Updated

Florida nonprofits have taken in more than 3,000 unaccompanied minors from Central America who illegally crossed the southern border, but those organizations are being paid handsomely by taxpayers for their charity.

The Department of Health and Human Services' Tracking Accountability in Government Grants System, or TAGGS, reports Florida nonprofits have received $21 million thus far in 2014 to care for the children who came with a wave of illegals earlier this year.

His House Children's Home in Miami, a nonprofit providing residential care for abused, abandoned and neglected children, received the lion's share of that cash, about $10 million, nearly double what they got last year.

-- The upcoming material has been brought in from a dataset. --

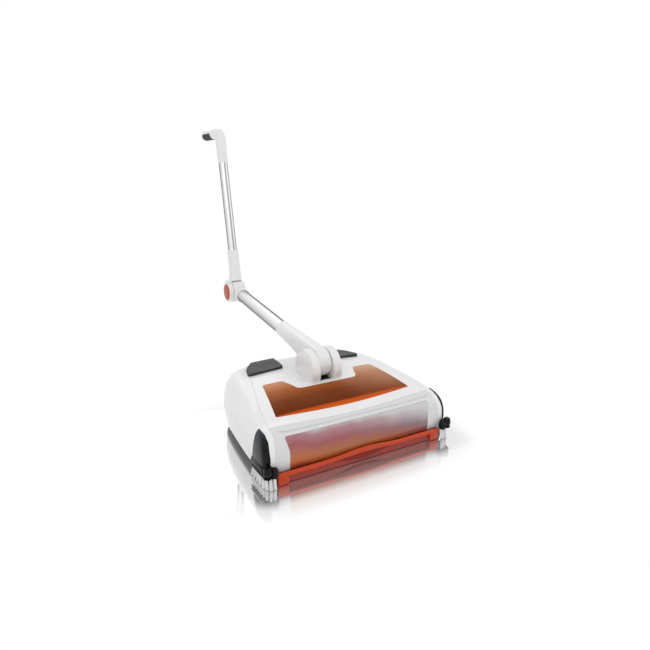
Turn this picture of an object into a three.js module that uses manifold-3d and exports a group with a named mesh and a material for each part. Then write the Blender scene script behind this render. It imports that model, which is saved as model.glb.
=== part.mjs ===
// A cordless floor sweeper: tapered moulded head, bristle roller behind a clear window, lift-out dust box,
// two foot pedals, and a two-part pole with a locking elbow. Millimetres, +Z up, the front faces -Y.
// The head is drawn with Y = 0 at the front corner rollers; the last lines move the origin to the
// middle of the bounding box's base.
import * as THREE from "three";
import { mergeVertices } from "three/addons/utils/BufferGeometryUtils.js";
import Module from "manifold-3d";

const wasm = await Module();
wasm.setup();

// Clearances and drawing values
const gap = 0.3;
const overrun = 2;
const weld = 0.001;
const high = 140;
const wide = 200;
const turn = 2 * Math.PI;
const degree = Math.PI / 180;

// Head: the outer form of the housing
const head = {
  halfWidth: 162,
  depth: 270,
  front: 3,
  bottom: 14,
  belt: 36,
  crest: 96,
  crestY: 182,
  seamTop: 76,
  crown: 5,
  wall: 2.6,
  draft: 2,
};
const wallShares = [
  [0, 0], [0.494, 0], [0.9, 0.001], [0.963, 0.0075], [0.994, 0.028], [1, 0.07], [1, 0.18],
  [0.978, 0.396], [0.932, 0.674], [0.883, 0.818], [0.79, 0.915], [0.63, 0.974], [0.34, 0.996], [0, 1],
];
const shoulderShares = [
  [0, 0.137], [0.444, 0.139], [0.83, 0.144], [0.87, 0.146], [0.895, 0.152], [0.907, 0.174], [0.88, 0.256],
  [0.79, 0.415], [0.74, 0.637], [0.7, 0.75], [0.62, 0.828], [0.48, 0.872], [0.26, 0.89], [0, 0.895],
];
const form = { perKey: 1.5, arcSteps: 5, power: 2.6, capShares: [0.56], capCentreShare: 0.5, crownPower: 4 };

// Seam between the top panel and the front window's frame
const seam = { halfWidth: 142.6, y: 34, bow: 12, steps: 8 };
const panelSideShares = [[0.84, 0.285], [0.772, 0.448], [0.685, 0.641], [0.66, 0.672]];

// Dust window, the tinted lid in the top panel
const lid = { thick: 2.2, below: 0.2, bow: 9, steps: 6 };
const lidFront = { halfWidth: 122.2, y: 53.2 };
const lidBack = { halfWidth: 104.1, y: 145.6 };
const notch = { back: 68.7, front: 58.9, y: 111, corner: 9, steps: 4 };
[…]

Catholics Charities of the Archdiocese of Miami received more than $4.3 million to care for 300 border children. Millions more went to The Gulf Coast Jewish Family Services Inc. in Pinellas County, Neighbor to Family in Volusia County, Sandy Pines Hospital in Palm Beach County and The Children`s Home Inc. in Hillsborough. For many of those groups, it was the first time they received federal grant money.

The Department of Health and Human Services is required by law to care for unaccompanied immigrant children when there is no parent or legal guardian in the United States.

The federal grants are meant to cover costs for temporary housing, medical care and support services.

But details of exactly how the money is being spent haven't been easy to come by.